Both Cristiano and Allsopp's red cards were revoked by the Football Federation Australia in a post-match conference.

===Details===
28 February 2009
19:30 UTC+11
Melbourne Victory 1-0 Adelaide United
  Melbourne Victory: Pondeljak 60'

| GK | 1 | AUS Michael Theoklitos |
| RB | 5 | AUS Sebastian Ryall |
| CB | 2 | AUS Kevin Muscat (c) |
| CB | 12 | AUS Rodrigo Vargas |
| LB | 7 | AUS Matthew Kemp |
| DM | 14 | AUS Billy Celeski |
| RM | 15 | AUS Tom Pondeljak | | |
| LM | 22 | AUS Nick Ward | | |
| AM | 16 | CRC Carlos Hernández |
| CF | 9 | AUS Daniel Allsopp | |
| CF | 10 | AUS Archie Thompson |
Substitutes:
| GK | 20 | AUS Mitchell Langerak |
| MF | 8 | SCO Grant Brebner | | |
| FW | 11 | BRA Ney Fabiano |
| MF | 17 | CRC José Luis López | | |
| MF | 19 | AUS Evan Berger | | | |
Manager:
SCO Ernie Merrick
| GK | 20 | AUS Eugene Galeković |
| RB | 16 | AUS Daniel Mullen |
| CB | 19 | AUS Saša Ognenovski | |
| CB | 2 | AUS Robert Cornthwaite | |
| LB | 14 | AUS Scott Jamieson | | |
| DM | 15 | CIV Jonas Salley |
| DM | 24 | AUS Paul Reid |
| RW | 13 | AUS Travis Dodd (c) | |
| AM | 18 | AUS Fabian Barbiero | |
| LW | 7 | AUS Lucas Pantelis | | |
| CF | 10 | BRA Cristiano | |
Substitutes:
| GK | 30 | AUS Mark Birighitti |
| FW | 3 | BRA Alemão |
| DF | 6 | BRA Cássio | | |
| FW | 9 | AUS Paul Agostino | | |
| MF | 28 | AUS Rostyn Griffiths |
Manager:
AUS Aurelio Vidmar

| Joe Marston Medal:
Tom Pondeljak (Melbourne Victory) Assistant referees:
Matthew Cream
Fourth official:
Peter Green | Match rules *90 minutes *30 minutes of extra time if necessary. *Penalty shoot-out if scores still level. |

| A-League 2009 Champions |
|---|
| Australia |
| Melbourne Victory Second Title |

===Statistics===

|  | Melbourne | Adelaide |
|---|---|---|
| Attempts at goal | 15 | 9 |
| Attempts on target | 6 | 3 |
| Attempts off target | 9 | 6 |
| Attempts – Woodwork | 0 | 0 |
| Keeper saves | 2 | 4 |
| Ball possession | 50% | 50% |
| Corners | 8 | 2 |
| Fouls committed | 17 | 19 |
| Offsides | 2 | 1 |
| Yellow cards | 1 | 5 |
| Red cards | 1 | 1 |

==Controversy==
The red card to Adelaide talisman Cristiano after just 10 minutes in the championship decider against Melbourne Victory created a lot of controversy post match.
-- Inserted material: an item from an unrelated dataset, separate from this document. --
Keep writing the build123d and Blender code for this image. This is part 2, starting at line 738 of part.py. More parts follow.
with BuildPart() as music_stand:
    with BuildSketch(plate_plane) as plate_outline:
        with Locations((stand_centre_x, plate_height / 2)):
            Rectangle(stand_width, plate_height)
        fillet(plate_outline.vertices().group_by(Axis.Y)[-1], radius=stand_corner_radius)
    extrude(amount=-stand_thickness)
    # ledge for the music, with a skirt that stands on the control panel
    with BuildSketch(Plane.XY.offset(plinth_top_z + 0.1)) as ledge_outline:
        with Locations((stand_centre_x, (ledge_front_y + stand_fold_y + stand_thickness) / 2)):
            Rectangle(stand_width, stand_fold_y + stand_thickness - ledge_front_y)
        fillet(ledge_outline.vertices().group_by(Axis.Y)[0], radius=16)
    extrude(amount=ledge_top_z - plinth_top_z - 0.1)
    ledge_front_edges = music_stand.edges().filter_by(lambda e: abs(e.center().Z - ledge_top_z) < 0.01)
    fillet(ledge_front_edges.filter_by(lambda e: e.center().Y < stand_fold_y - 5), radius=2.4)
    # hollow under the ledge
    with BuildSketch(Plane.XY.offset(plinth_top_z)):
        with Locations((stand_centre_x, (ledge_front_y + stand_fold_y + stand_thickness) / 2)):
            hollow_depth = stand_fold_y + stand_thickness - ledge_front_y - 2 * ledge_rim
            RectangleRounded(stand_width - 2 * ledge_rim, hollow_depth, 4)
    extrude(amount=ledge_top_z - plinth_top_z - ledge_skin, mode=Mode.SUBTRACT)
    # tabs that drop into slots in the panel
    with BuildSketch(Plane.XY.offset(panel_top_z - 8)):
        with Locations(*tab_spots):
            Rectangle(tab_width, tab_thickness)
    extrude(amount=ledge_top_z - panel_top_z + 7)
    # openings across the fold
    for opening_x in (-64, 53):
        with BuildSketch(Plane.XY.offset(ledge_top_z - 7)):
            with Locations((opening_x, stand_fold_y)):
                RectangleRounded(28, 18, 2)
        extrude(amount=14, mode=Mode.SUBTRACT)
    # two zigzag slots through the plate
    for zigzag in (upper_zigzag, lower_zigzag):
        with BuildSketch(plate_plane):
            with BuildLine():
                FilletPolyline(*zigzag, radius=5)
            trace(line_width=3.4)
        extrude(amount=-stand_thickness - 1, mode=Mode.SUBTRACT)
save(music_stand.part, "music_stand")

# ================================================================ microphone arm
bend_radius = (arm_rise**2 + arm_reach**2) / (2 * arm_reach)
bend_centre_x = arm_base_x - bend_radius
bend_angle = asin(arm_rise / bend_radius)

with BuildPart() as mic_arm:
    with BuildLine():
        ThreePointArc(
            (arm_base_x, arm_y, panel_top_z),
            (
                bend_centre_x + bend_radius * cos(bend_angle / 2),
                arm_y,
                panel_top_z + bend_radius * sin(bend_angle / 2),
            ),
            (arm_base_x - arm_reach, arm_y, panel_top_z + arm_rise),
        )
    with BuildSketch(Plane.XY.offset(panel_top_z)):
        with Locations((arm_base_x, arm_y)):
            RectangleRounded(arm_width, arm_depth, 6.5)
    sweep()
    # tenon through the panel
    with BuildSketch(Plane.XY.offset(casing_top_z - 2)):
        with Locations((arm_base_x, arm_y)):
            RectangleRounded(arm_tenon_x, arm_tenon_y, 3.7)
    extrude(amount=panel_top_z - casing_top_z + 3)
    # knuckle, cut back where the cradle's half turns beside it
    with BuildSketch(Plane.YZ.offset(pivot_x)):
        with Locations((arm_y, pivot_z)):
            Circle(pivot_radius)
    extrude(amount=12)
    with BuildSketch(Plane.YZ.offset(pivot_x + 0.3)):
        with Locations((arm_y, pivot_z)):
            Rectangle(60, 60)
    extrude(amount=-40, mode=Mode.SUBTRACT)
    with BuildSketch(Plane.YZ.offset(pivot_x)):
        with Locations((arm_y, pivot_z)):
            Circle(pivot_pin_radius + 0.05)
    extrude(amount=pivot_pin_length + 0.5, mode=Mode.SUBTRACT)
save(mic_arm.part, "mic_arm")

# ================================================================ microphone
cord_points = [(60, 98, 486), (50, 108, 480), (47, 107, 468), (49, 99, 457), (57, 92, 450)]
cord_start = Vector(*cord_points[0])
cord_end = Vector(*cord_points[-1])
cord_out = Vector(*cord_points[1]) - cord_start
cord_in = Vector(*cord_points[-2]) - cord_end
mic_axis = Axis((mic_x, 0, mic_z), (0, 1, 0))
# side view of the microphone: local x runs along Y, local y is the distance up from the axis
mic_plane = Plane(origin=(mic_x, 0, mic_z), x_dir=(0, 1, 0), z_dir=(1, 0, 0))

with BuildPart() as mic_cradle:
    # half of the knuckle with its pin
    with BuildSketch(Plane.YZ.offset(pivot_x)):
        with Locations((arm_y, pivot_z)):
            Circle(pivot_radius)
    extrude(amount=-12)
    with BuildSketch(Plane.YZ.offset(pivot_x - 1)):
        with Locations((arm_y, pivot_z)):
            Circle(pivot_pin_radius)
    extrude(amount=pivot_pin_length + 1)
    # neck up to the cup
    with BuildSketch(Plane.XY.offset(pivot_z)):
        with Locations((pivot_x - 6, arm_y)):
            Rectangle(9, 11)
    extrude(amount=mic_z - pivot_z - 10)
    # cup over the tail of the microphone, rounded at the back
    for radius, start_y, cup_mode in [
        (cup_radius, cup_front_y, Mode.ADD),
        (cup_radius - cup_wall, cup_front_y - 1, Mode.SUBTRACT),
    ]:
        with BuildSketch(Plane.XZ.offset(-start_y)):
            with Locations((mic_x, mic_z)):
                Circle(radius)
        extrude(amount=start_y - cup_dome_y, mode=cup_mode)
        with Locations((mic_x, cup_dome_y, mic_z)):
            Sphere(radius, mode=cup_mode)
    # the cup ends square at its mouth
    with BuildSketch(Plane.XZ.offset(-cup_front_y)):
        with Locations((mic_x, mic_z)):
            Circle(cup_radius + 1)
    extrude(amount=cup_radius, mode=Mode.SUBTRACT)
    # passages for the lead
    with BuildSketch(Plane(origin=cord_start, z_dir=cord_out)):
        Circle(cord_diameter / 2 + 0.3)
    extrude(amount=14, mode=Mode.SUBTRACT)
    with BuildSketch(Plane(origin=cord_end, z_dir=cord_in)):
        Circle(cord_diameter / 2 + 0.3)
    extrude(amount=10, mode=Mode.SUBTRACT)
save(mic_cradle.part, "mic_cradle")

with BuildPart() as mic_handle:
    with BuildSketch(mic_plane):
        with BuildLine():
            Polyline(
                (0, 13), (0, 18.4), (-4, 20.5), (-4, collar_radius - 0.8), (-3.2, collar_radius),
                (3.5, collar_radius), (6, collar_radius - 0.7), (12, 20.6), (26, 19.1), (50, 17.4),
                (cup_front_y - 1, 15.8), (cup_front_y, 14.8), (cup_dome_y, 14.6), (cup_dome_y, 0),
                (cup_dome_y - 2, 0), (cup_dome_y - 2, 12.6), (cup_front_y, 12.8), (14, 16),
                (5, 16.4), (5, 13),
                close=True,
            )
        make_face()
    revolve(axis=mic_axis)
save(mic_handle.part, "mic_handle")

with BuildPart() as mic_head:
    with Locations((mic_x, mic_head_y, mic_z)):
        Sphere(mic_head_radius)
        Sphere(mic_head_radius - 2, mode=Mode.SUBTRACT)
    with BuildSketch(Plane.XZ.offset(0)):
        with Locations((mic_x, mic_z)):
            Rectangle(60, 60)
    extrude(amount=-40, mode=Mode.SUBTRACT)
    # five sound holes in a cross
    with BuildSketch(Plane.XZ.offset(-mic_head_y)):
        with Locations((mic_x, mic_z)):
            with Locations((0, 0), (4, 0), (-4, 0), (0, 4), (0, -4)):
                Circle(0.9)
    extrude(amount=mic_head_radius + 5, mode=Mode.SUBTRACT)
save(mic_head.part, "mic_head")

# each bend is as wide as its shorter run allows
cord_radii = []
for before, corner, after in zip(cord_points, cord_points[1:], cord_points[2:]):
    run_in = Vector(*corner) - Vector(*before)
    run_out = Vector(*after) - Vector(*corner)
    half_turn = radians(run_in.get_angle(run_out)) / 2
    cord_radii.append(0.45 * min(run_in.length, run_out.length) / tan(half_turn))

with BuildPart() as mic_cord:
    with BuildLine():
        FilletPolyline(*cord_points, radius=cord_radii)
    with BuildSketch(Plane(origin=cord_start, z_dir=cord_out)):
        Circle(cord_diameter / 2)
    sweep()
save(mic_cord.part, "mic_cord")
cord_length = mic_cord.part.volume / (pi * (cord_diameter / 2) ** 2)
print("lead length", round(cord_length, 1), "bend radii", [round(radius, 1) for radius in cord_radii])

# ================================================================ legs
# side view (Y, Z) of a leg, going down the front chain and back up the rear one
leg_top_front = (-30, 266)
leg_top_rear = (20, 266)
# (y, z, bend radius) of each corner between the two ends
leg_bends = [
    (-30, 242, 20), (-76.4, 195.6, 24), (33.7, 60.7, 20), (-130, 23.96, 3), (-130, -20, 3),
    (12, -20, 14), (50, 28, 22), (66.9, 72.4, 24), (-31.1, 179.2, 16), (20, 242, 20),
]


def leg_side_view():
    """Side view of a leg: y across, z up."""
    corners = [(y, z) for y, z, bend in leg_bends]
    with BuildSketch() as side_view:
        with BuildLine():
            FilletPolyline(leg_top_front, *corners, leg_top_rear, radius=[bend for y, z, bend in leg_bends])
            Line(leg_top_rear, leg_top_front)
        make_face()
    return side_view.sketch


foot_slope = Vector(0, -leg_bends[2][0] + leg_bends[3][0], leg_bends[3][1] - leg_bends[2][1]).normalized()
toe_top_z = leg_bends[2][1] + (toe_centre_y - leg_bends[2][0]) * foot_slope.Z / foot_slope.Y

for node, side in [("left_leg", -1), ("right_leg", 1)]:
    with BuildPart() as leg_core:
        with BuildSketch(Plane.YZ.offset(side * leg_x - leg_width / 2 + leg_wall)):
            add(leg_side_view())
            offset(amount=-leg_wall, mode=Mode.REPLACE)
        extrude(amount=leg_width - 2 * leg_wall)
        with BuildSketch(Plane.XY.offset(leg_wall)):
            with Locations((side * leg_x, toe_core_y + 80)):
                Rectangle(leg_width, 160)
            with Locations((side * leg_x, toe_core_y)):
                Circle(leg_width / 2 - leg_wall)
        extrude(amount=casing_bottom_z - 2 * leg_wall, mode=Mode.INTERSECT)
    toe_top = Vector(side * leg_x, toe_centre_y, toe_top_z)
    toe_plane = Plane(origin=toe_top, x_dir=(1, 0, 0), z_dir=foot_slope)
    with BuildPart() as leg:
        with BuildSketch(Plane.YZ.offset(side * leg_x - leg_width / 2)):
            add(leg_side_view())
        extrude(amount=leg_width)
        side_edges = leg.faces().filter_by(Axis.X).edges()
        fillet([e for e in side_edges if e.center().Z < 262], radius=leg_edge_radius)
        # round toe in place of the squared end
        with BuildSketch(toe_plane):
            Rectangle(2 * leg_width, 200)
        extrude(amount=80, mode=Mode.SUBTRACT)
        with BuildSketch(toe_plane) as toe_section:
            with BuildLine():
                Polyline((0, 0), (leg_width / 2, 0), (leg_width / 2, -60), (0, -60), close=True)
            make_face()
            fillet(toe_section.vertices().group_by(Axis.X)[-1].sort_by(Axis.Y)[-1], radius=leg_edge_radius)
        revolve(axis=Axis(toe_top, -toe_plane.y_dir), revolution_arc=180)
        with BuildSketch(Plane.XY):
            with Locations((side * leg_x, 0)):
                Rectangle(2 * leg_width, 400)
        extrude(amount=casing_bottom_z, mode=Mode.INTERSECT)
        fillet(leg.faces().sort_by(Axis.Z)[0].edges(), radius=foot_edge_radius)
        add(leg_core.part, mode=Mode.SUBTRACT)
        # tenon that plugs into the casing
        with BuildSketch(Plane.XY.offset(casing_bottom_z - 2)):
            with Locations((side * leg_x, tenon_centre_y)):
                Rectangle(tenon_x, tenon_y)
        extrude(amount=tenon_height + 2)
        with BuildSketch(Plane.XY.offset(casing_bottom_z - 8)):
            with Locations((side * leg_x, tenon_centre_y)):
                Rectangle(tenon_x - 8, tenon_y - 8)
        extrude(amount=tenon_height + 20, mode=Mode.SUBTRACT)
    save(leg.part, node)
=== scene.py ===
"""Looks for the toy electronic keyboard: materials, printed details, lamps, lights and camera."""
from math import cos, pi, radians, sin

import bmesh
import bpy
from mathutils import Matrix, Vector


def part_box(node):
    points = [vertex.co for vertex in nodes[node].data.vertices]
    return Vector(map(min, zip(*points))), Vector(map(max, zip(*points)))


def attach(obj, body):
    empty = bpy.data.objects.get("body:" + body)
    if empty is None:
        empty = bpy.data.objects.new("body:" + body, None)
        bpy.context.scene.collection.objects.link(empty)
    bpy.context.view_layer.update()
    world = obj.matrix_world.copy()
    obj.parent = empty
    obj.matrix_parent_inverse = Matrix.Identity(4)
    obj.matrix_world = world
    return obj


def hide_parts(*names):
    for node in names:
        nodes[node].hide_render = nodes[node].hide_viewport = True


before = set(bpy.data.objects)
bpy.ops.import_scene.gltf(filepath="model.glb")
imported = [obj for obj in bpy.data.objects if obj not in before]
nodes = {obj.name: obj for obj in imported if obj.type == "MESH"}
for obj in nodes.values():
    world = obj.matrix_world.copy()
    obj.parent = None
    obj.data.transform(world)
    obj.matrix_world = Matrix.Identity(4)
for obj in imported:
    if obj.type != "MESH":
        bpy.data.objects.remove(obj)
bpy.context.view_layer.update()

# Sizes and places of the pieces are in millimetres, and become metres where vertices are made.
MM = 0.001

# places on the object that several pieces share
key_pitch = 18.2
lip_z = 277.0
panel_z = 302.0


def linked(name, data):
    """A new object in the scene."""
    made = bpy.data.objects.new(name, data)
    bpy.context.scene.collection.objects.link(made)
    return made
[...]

The Brazilian starlet had been warned before that referee Matthew Breeze would send him off if he suspected anything untoward about his heading with flailing arms. He felt as though he was a marked man all season by referee Matthew Breeze " I couldn't sleep after the game."

Fox Sports analyst and Former Australia international Robbie Slater claimed the referee made the wrong call, "ruined" the Grand Final and argued that the A-League should hire an elite overseas official to handle its championship game.